Social Bot research is scientifically inaccurate on all levels.

In the last years the claim that “Social bots influenced elections” has spread widely. This theory can be fully explained by serious scientific mistakes made by the researchers.

All the papers about social bots have to be reviewed again and have to be revoked if necessary.

This includes all other research from all other groups that have based their research on these flawed methods.

Do social bots exist? There are bots out there. However, there is no evidence that they exist in large numbers, have influenced elections in any way or caused any other sort of problems.
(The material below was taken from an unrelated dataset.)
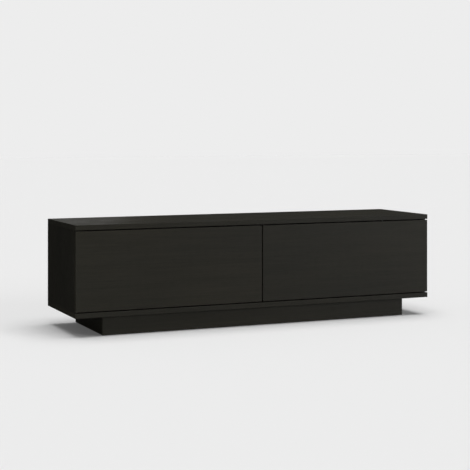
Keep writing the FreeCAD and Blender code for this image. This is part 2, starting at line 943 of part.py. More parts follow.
wide_panel("bottom_panel", "body_base", "upper")
wide_panel("top_panel", "bay_ceiling", "lower")
upright("left_side_panel", "-half_width", ["right"])
upright("centre_divider", "-board / 2", ["left", "right"])
upright("right_side_panel", "half_width - board", ["left"])
for side, start in BAYS.items():
    finished(
        plank(
            f"{side}_back_panel",
            f"{start} - tongue",
            "back_face",
            "bay_floor - tongue",
            "bay_width + 2 * tongue",
            "back_board",
            "bay_height + 2 * tongue",
        )
    )

# ---- plinth ----


def plinth_plank(name, x, y, size_x, size_y):
    blank = plank(name, x, y, "foot_gap", size_x, size_y, "plinth_height")
    round_edges(blank, "edge_round")
    return drilled(name, blank, carcass_bores)


plinth_plank("plinth_front_board", "-plinth_half", "plinth_front", "2 * plinth_half", "plinth_board")
plinth_plank(
    "plinth_back_board", "-plinth_half", "plinth_back - plinth_board", "2 * plinth_half", "plinth_board"
)
RAIL_START = "plinth_front + plinth_board"
plinth_plank("plinth_left_board", "-plinth_half", RAIL_START, "plinth_board", "plinth_rail")
plinth_plank("plinth_right_board", "plinth_half - plinth_board", RAIL_START, "plinth_board", "plinth_rail")
plinth_plank("plinth_cross_rail", "-plinth_board / 2", RAIL_START, "plinth_board", "plinth_rail")

block = new_body("block")
block_outline = new_sketch(block, "XY_Plane")
rectangle(block_outline, "-block_width / 2", "-block_width / 2", "block_width / 2", "block_width / 2")
pad(block, block_outline, "block_height")
drilled("plinth_corner_blocks", copies("blocks", block, foot_centres), carcass_bores)

FOOT_NAMES = ("front_left_foot", "front_right_foot", "back_left_foot", "back_right_foot")
for name, (x, y) in zip(FOOT_NAMES, block_spots()):
    finished(copies(name, foot, [(x, y, 0, "+z")]))

# ---- slides and latches in each bay ----

HANDS = ("left", "right")
latch_spots = []
for side in BAYS:
    rail_spots = [in_bay(side, hand, "slide_front", "slide_axis") for hand in HANDS]
    cage_spots = [in_bay(side, hand, "cage_front", "slide_axis") for hand in HANDS]
    drilled(f"{side}_bay_outer_rails", copies(f"{side}_outer_rails", outer_rail, rail_spots), carcass_bores)
    finished(copies(f"{side}_bay_middle_rails", middle_rail, rail_spots))
    finished(copies(f"{side}_bay_outer_ball_cages", outer_cage, cage_spots))
    finished(copies(f"{side}_bay_inner_ball_cages", inner_cage, cage_spots))

    latch_spots += [in_bay(side, hand, "latch_front", "latch_axis") for hand in HANDS]
    centres = (
        f"{BAYS[side]} + latch_width / 2",
        f"{BAYS[side]} + bay_width - latch_width / 2",
    )
    plunger_spots = [(x, "latch_front", "latch_axis", "+y") for x in centres]
    spring_spots = [(x, "latch_front + plunger_guide + spring_wire / 2", "latch_axis", "+y") for x in centres]
    finished(copies(f"{side}_latch_plungers", plunger, plunger_spots))
    finished(copies(f"{side}_latch_springs", spring, spring_spots))
drilled("latch_housings", copies("housings", latch_housing, latch_spots), carcass_bores)

# ---- drawers ----


def box_board(name, x, y, size_x, size_y):
    """A wall of the drawer box, its upper edges rounded."""
    blank = plank(name, x, y, "box_base", size_x, size_y, "box_height")
    top = value("box_height")
    long_way = 0 if value(size_x) > value(size_y) else 1
    thickness = min(value(size_x), value(size_y))

    def upper_long_edge(middle):
        across = middle.y if long_way == 0 else middle.x
        on_a_face = abs(across) < SAME or abs(across - thickness) < SAME
        return abs(middle.z - top) < SAME and on_a_face

    round_edges(blank, "drawer_round", upper_long_edge)
    return blank


def base_groove(blank, plane, offset, length, with_normal):
    """The groove that holds the drawer's base, along a wall's inner face."""
    sketch = new_sketch(blank, plane, offset)
    low = "drawer_base_lift - drawer_groove_play"
    high = "drawer_base_lift + drawer_base_board + drawer_groove_play"
    rectangle(sketch, 0, low, length, high)
    pocket(blank, sketch, "drawer_groove_depth", with_normal)


def drawer(side):
    start = BAYS[side]
    name = f"{side}_drawer"
    box_left = f"({start} + slide_thickness)"
    small_spots = drawer_screw_spots(side)
    box_spots = box_screw_spots(side)
    front_spots = front_screw_spots(side)
    bores = together(
        f"{name}_bores",
        [
            copies(f"{name}_small_holes", small_screw_hole, small_spots),
            copies(f"{name}_box_holes", box_screw_hole, box_spots),
            copies(f"{name}_front_holes", front_screw_hole, front_spots),
        ],
    )

    front_x = "end_inset - half_width" if side == "left" else "reveal / 2"
    front = plank(
        f"{name}_front",
        front_x,
        "-half_depth",
        "bay_floor + reveal",
        "front_width",
        "front_board",
        "front_height",
    )
    round_edges(front, "edge_round")
    drilled(f"{name}_front", front, bores)

    for hand, x in (("left", box_left), ("right", f"{box_left} + box_width - drawer_board")):
        wall = box_board(f"{name}_{hand}_side", x, "front_back_face", "drawer_board", "box_length")
        inner_face = "drawer_board" if hand == "left" else 0
        base_groove(wall, "YZ_Plane", inner_face, "box_length", with_normal=hand == "right")
        drilled(f"{name}_{hand}_side", wall, bores)

    inner_x = f"{box_left} + drawer_board"
    inner_front = box_board(
        f"{name}_inner_front", inner_x, "front_back_face", "box_inner_width", "drawer_board"
    )
    base_groove(inner_front, "XZ_Plane", "-drawer_board", "box_inner_width", with_normal=True)
    drilled(f"{name}_inner_front", inner_front, bores)
    back = box_board(f"{name}_back", inner_x, "box_rear - drawer_board", "box_inner_width", "drawer_board")
    base_groove(back, "XZ_Plane", 0, "box_inner_width", with_normal=False)
    drilled(f"{name}_back", back, bores)
    finished(
        plank(
            f"{name}_base",
            f"{inner_x} - box_tongue",
            "front_back_face + drawer_board - box_tongue",
            "box_base + drawer_base_lift",
            "box_inner_width + 2 * box_tongue",
            "box_length - 2 * drawer_board + 2 * box_tongue",
            "drawer_base_board",
        )
    )

    finished(copies(f"{name}_box_screws", box_screw, box_spots))
    finished(copies(f"{name}_front_screws", front_screw, front_spots))
    finished(copies(f"{name}_rail_screws", small_screw, small_spots))
    rail_spots = [in_bay(side, hand, "slide_front", "slide_axis") for hand in HANDS]
    drilled(f"{name}_rails", copies(f"{name}_rail_pair", drawer_rail, rail_spots), bores)
    striker_spots = [in_bay(side, hand, "striker_back", "latch_axis") for hand in HANDS]
    drilled(f"{name}_strikers", copies(f"{name}_striker_pair", striker, striker_spots), bores)


for side in BAYS:
    drawer(side)

# ---- check and write ----

doc.recompute()
failed = [o.Label for o in doc.Objects if {"Invalid", "Error"} & set(o.State)]
if failed:
    raise RuntimeError(f"these objects failed: {failed}")
labels = [part.Label for part in subparts]
if len(set(labels)) != len(labels) or len(labels) > MOST_PARTS:
    raise RuntimeError(f"{len(labels)} sub-parts, or two with one name")
for part in subparts:
    if part.Shape.isNull() or not part.Shape.isValid() or not part.Shape.Solids:
        raise RuntimeError(f"{part.Label} has no valid solid")
os.makedirs("parts", exist_ok=True)
for part in subparts:
    part.Shape.exportStep(f"parts/{part.Label}.step")
print(f"{len(subparts)} sub-parts, {sum(len(part.Shape.Solids) for part in subparts)} solids")
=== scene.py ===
import json
import math

import bmesh
import bpy
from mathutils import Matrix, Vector


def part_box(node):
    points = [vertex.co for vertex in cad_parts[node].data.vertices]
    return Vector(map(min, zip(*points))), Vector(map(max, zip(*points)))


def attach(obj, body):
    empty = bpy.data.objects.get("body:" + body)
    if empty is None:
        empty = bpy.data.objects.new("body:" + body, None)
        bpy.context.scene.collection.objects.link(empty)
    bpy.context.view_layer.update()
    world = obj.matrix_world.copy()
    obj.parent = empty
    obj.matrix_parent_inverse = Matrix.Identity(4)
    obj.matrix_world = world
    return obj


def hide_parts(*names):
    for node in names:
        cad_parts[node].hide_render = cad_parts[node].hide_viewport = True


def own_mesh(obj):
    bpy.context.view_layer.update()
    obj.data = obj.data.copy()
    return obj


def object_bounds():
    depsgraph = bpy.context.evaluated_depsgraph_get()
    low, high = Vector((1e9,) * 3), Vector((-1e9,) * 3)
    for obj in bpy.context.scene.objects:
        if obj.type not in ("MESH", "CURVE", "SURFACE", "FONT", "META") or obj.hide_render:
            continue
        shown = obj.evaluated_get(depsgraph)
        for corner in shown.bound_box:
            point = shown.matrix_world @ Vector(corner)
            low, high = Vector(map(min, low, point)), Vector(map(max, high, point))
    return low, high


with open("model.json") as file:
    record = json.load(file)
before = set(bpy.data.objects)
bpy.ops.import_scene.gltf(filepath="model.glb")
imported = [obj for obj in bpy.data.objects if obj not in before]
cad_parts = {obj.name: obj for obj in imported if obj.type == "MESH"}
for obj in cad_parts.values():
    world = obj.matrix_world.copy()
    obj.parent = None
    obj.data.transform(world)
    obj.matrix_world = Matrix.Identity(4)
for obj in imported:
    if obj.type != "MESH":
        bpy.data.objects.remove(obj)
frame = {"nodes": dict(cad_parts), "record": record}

# A low dresser in near-black wood, its two wide drawers side by side on a recessed plinth.
# Metres, +Z up. The drawers open towards -Y.

cadLow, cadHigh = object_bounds()
nodes = frame["nodes"]
print("frame loaded:", len(nodes), "nodes")


# Helpers for node trees, shader and geometry alike

class Tree:
    # a value may be a number, a colour or another node's socket
    def __init__(self, nodeTree):
        self.tree = nodeTree

    def add(self, kind, outputName=None, inputs=None, **settings):
        node = self.tree.nodes.new(kind)
        for key, value in settings.items():
            setattr(node, key, value)
        for key, value in (inputs or {}).items():
            self.put(node.inputs[key], value)
        return node.outputs[outputName] if outputName is not None else node

    def put(self, socket, value):
        if isinstance(value, bpy.types.NodeSocket):
            self.tree.links.new(value, socket)
        else:
            socket.default_value = value

    def math(self, operation, a, b=0.0, clamp=False):
        return self.add("ShaderNodeMath", 0, {0: a, 1: b}, operation=operation, use_clamp=clamp)

    def scaled(self, vector, by):
        return self.add("ShaderNodeVectorMath", 0, {0: vector, 1: by}, operation="MULTIPLY")

    def moved(self, vector, by):
        return self.add("ShaderNodeVectorMath", 0, {0: vector, 1: by}, operation="ADD")

    def parts(self, vector):
        return self.add("ShaderNodeSeparateXYZ", inputs={0: vector}).outputs

    def vector(self, x, y, z):
        return self.add("ShaderNodeCombineXYZ", 0, {0: x, 1: y, 2: z})

    def noise(self, vector, scale, detail=2.0, roughness=0.5, distortion=0.0):
        values = {"Vector": vector, "Scale": scale, "Detail": detail, "Roughness": roughness}
        values["Distortion"] = distortion
        return self.add("ShaderNodeTexNoise", "Fac", values)

    def ramp(self, value, low, high, toLow=0.0, toHigh=1.0, smooth=True):
        values = {"Value": value, "From Min": low, "From Max": high, "To Min": toLow, "To Max": toHigh}
        kind = "SMOOTHSTEP" if smooth else "LINEAR"
        return self.add("ShaderNodeMapRange", "Result", values, interpolation_type=kind)

    def blend(self, amount, a, b, blendType="MIX"):
        mix = self.add("ShaderNodeMix", data_type="RGBA", blend_type=blendType)
        self.put(mix.inputs[0], amount)
        self.put(mix.inputs[6], a)
        self.put(mix.inputs[7], b)
        return mix.outputs[2]

    def either(self, choice, a, b):
        # vector a where choice is 0, b where it is 1
        mix = self.add("ShaderNodeMix", data_type="VECTOR")
        self.put(mix.inputs[0], choice)
        self.put(mix.inputs[4], a)
        self.put(mix.inputs[5], b)
        return mix.outputs[1]

    def group(self, shared, values):
        node = self.add("ShaderNodeGroup", node_tree=shared)
        for key in values:
            self.put(node.inputs[key], values[key])
        return node.outputs

    def relief(self, shader, look, height):
        values = {"Strength": look["bump"], "Distance": look["reliefDepth"], "Height": height}
        self.put(shader.inputs["Normal"], self.add("ShaderNodeBump", "Normal", values))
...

Other reasons must be considered as potential causes for the election of Donald Trump, Brexit, the rise of the AfD in Germany and other similar issues: Outdated electoral systems, gerrymandering, the crisis of media, an easier rise of social movements through social media, right-wing narratives, and especially racism as a mass phenomenon are among the contemporary dynamics that should be studied as possible explanations for the main political events of the last years.